Q5: How do I know when my depth gauges need adjusting?
A5: Depth gauges typically need adjusting when they protrude too far from the cutting edge of the tooth. A depth gauge tool is the best way to check their height. If the gauge is too high, it will hinder the cutter’s ability to bite properly. If it’s too low, it can lead to aggressive cutting and kickback.
Q6: Is it better to use a sharpening jig or a hand file?
A6: For beginners, a hand file with a file guide is often sufficient. A sharpening jig offers greater precision and consistency, making it a good investment for frequent users or those who want to ensure perfect results. Both methods, when done correctly, can achieve a sharp chain.
Q7: My chain cuts, but it feels like it’s struggling. What could be the problem?
A7: This is a common sign of a dull chain. Even if it’s still cutting, a slightly dull chain requires more effort. Maintaining chainsaw sharpness is key to efficient operation.
Q8: What’s the difference between sharpening and replacing a chain?

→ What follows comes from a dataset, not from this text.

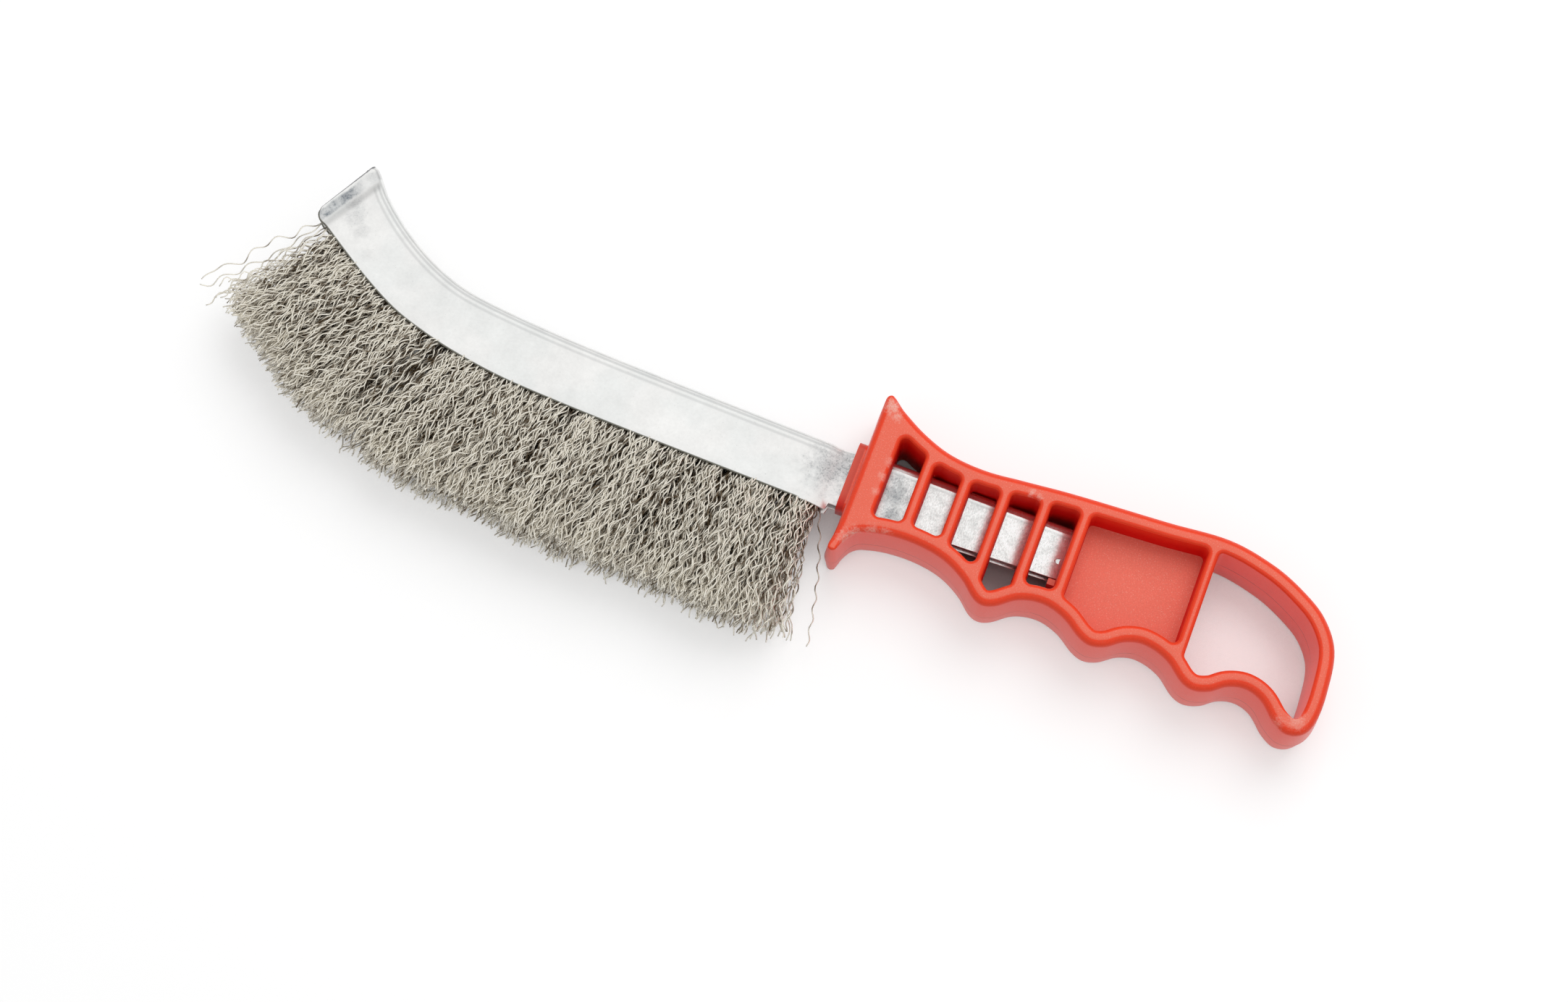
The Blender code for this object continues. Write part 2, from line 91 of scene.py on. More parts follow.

A8: Sharpening restores the cutting edge of existing teeth. Replacing a chain is necessary when the chain is severely damaged, worn beyond repair, or has had too much metal removed through repeated sharpening. If your cutters are very short, it might be time for a new chain.
Q9: I hit a rock and now my chain is damaged. Can I still sharpen it?

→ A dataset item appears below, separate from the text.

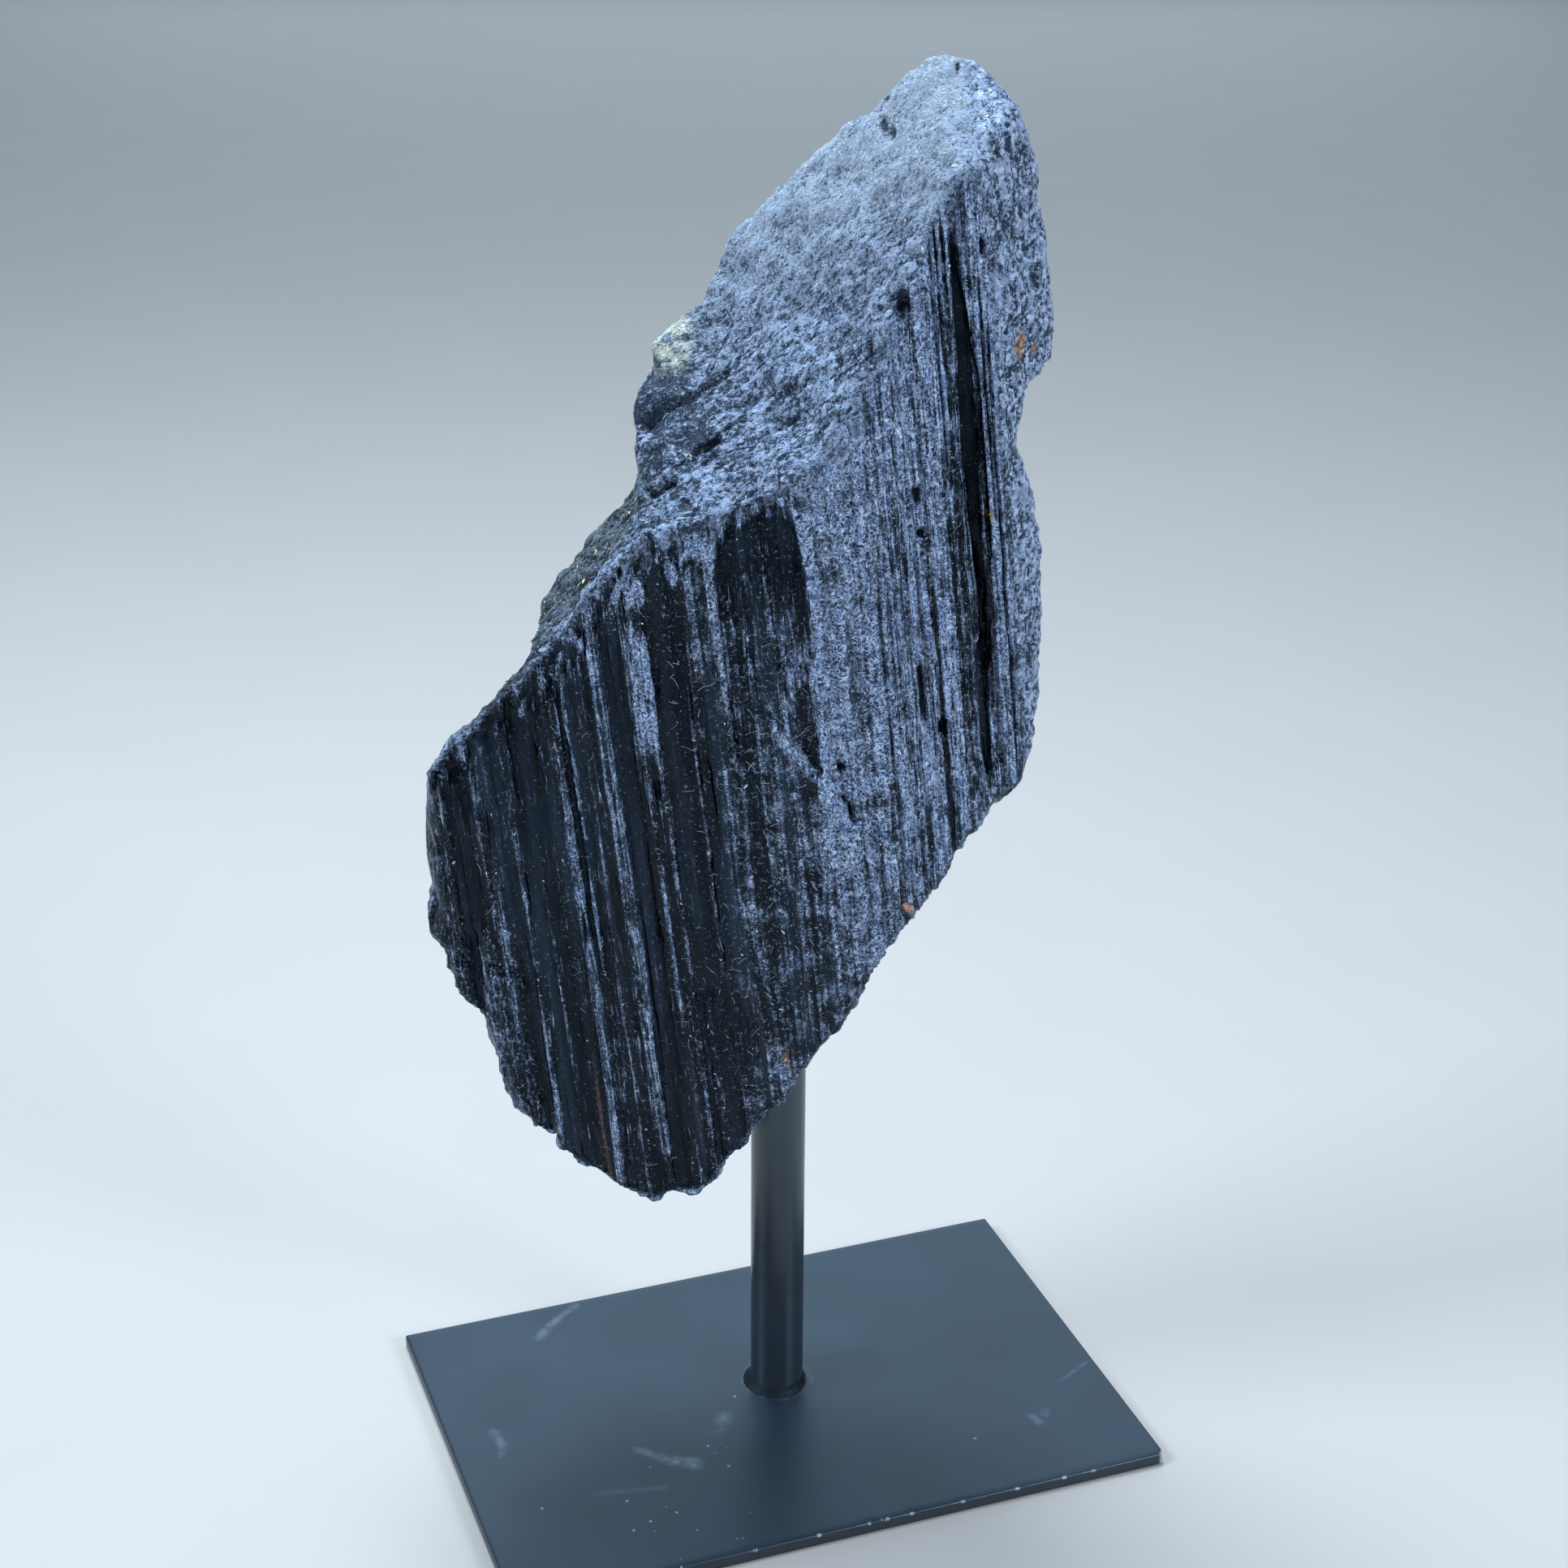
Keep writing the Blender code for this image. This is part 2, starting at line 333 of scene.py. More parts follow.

A9: Minor nicks might be fileable, but if the teeth are significantly chipped, bent, or broken, the chain may be beyond repair. Attempting to sharpen a severely damaged chain can be ineffective and dangerous. In such cases, it’s best to replace the chain.
Q10: Can I sharpen my chainsaw chain with a Dremel tool?
A10: While some people use rotary tools with specialized attachments, it’s generally not recommended for beginners. It’s very easy to overheat and damage the temper of the chain cutters with a Dremel, and maintaining the correct angle and consistency is challenging. A hand file or a dedicated grinder is usually preferred for proper sharpening technique.
By following these steps and practicing good chainsaw maintenance, you can keep your chainsaw cutting like new, ensuring safety and efficiency for all your cutting tasks.